With this law, India will have one of the highest paid maternity leave limits for women, next only to the highly-developed countries of Canada and Norway.

The point is not that women should not be given a large dollop of leave during maternity. They should. They have a right to enjoy the first phase of motherhood without being dragged down by excessive work-related pressures. But without equal treatment of both parents, we are only entrenching patriarchy in the guise of helping mothers.

Not only that, the logical thing to do would be to encourage mothers to keep in touch with the workplace a few weeks after delivery, either through the assignment of work that can be done at home, or by giving her shorter work hours or longer weekends. She should not have to suffer in terms of career or connectedness to fellow employees by a prolonged maternity leave that cuts her off from work altogether.

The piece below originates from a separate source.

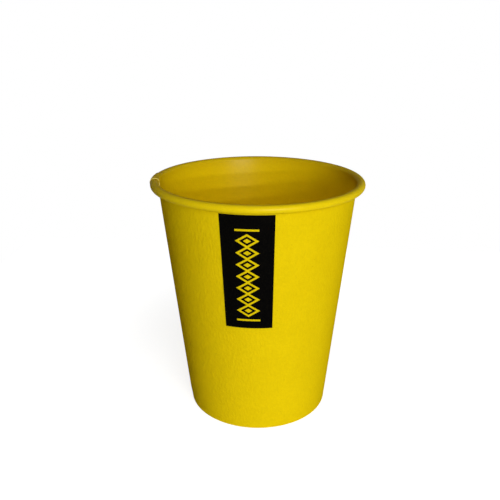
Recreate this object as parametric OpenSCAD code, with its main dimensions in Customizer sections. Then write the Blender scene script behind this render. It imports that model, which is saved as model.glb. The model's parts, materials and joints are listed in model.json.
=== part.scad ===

Even better, employers should be encouraged to provide for creches and childcare facilities at or near the workplace. Small companies can even be allowed to charge for this facility, if they can’t afford this investment themselves.

We need to give up the idea that work, baby-making and infant care are separate spheres of a parent’s life, whether the parent happens to be female or male.

If you want to move away from gender-defined roles, the last thing to do is to make maternity leave the right of only one gender. It is one thing to accept that maternity is different from paternity till the child is born, but after birth there is no need to widen this gulf in responsibilities through one-sided maternity legislation.